| Given instruction |
Every line of the material is to be repeated exactly as it stands.
## start Collected data
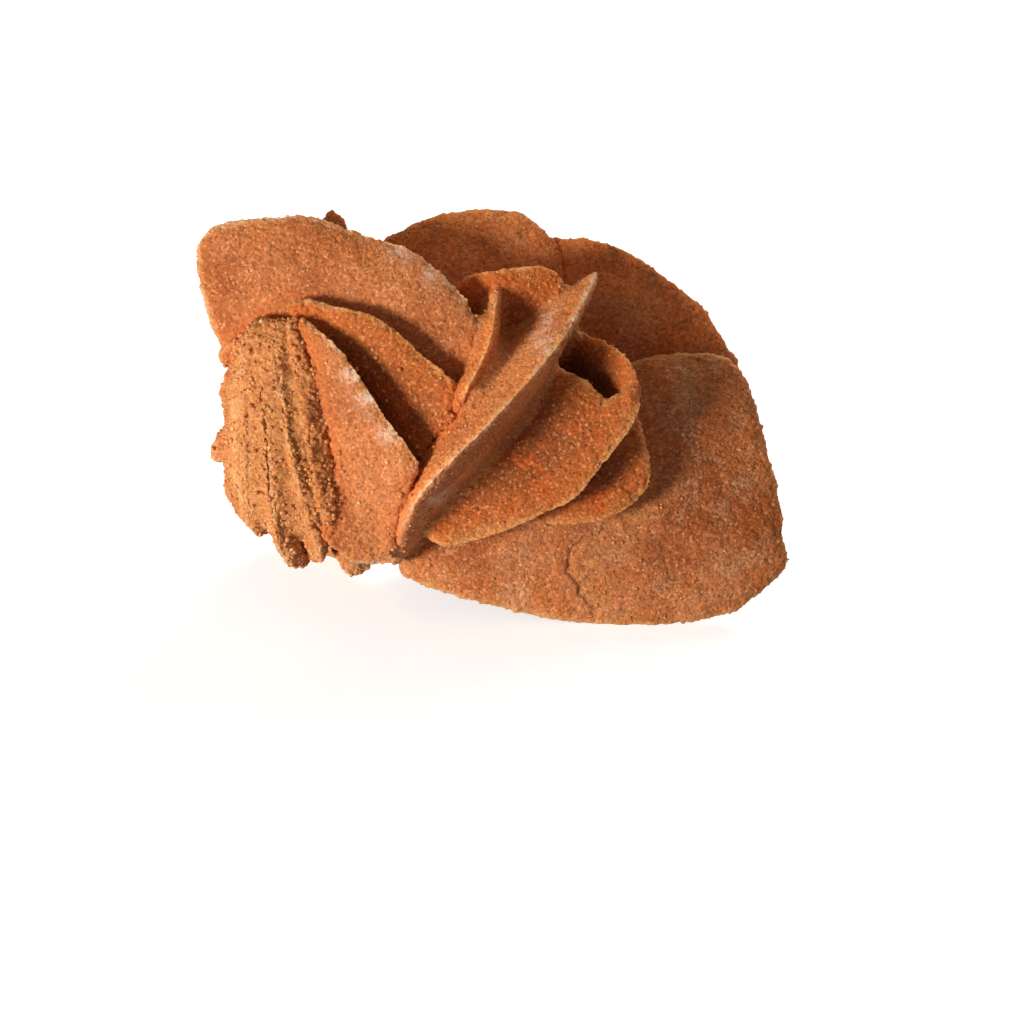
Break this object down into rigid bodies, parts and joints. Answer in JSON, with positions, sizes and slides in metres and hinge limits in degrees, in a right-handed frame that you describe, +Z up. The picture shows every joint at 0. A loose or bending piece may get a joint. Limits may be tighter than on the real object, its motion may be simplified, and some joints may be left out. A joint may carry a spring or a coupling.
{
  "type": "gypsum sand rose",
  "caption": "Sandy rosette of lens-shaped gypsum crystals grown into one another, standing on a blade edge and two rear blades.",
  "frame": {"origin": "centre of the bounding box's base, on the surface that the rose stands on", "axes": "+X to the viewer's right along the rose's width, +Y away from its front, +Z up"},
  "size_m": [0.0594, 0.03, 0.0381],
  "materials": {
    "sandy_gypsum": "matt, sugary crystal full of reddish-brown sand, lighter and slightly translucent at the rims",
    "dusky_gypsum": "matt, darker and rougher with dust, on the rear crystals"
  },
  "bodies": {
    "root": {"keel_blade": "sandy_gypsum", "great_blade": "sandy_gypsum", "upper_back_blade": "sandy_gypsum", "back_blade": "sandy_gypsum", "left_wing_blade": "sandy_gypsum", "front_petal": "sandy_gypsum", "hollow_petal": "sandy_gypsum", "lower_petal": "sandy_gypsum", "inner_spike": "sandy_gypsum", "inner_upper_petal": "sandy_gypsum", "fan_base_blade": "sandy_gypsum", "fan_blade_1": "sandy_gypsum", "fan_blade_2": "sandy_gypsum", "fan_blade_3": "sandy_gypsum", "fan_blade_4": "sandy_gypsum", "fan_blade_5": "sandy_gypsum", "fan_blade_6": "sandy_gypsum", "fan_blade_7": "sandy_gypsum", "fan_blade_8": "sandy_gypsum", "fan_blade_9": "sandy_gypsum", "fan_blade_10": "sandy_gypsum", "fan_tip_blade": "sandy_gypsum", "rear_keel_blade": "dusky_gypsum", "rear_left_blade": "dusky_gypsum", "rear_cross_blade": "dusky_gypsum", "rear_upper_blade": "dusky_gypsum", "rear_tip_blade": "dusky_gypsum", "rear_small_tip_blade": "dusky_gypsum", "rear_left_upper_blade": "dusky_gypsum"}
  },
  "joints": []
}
## end Collected data
| Answer for this exercise |
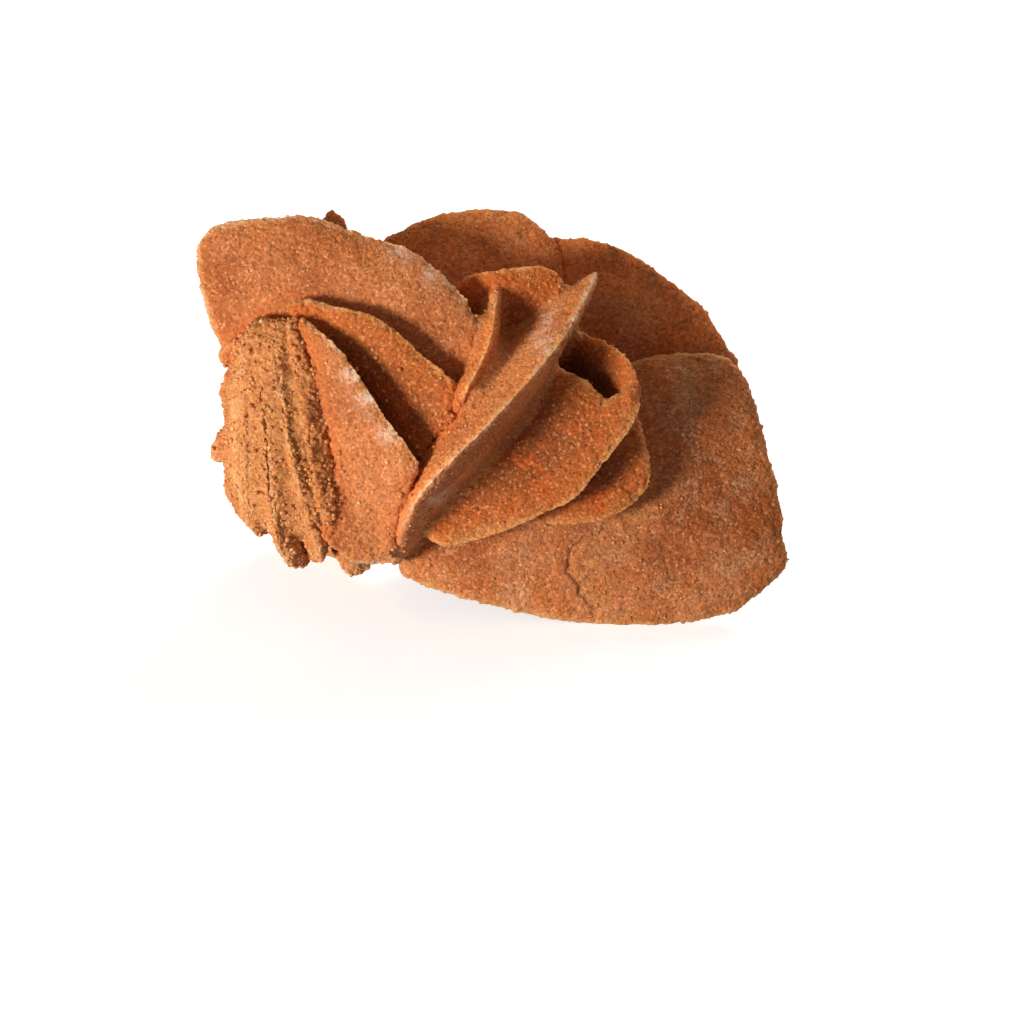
Break this object down into rigid bodies, parts and joints. Answer in JSON, with positions, sizes and slides in metres and hinge limits in degrees, in a right-handed frame that you describe, +Z up. The picture shows every joint at 0. A loose or bending piece may get a joint. Limits may be tighter than on the real object, its motion may be simplified, and some joints may be left out. A joint may carry a spring or a coupling.
{
  "type": "gypsum sand rose",
  "caption": "Sandy rosette of lens-shaped gypsum crystals grown into one another, standing on a blade edge and two rear blades.",
  "frame": {"origin": "centre of the bounding box's base, on the surface that the rose stands on", "axes": "+X to the viewer's right along the rose's width, +Y away from its front, +Z up"},
  "size_m": [0.0594, 0.03, 0.0381],
  "materials": {
    "sandy_gypsum": "matt, sugary crystal full of reddish-brown sand, lighter and slightly translucent at the rims",
    "dusky_gypsum": "matt, darker and rougher with dust, on the rear crystals"
  },
  "bodies": {
    "root": {"keel_blade": "sandy_gypsum", "great_blade": "sandy_gypsum", "upper_back_blade": "sandy_gypsum", "back_blade": "sandy_gypsum", "left_wing_blade": "sandy_gypsum", "front_petal": "sandy_gypsum", "hollow_petal": "sandy_gypsum", "lower_petal": "sandy_gypsum", "inner_spike": "sandy_gypsum", "inner_upper_petal": "sandy_gypsum", "fan_base_blade": "sandy_gypsum", "fan_blade_1": "sandy_gypsum", "fan_blade_2": "sandy_gypsum", "fan_blade_3": "sandy_gypsum", "fan_blade_4": "sandy_gypsum", "fan_blade_5": "sandy_gypsum", "fan_blade_6": "sandy_gypsum", "fan_blade_7": "sandy_gypsum", "fan_blade_8": "sandy_gypsum", "fan_blade_9": "sandy_gypsum", "fan_blade_10": "sandy_gypsum", "fan_tip_blade": "sandy_gypsum", "rear_keel_blade": "dusky_gypsum", "rear_left_blade": "dusky_gypsum", "rear_cross_blade": "dusky_gypsum", "rear_upper_blade": "dusky_gypsum", "rear_tip_blade": "dusky_gypsum", "rear_small_tip_blade": "dusky_gypsum", "rear_left_upper_blade": "dusky_gypsum"}
  },
  "joints": []
}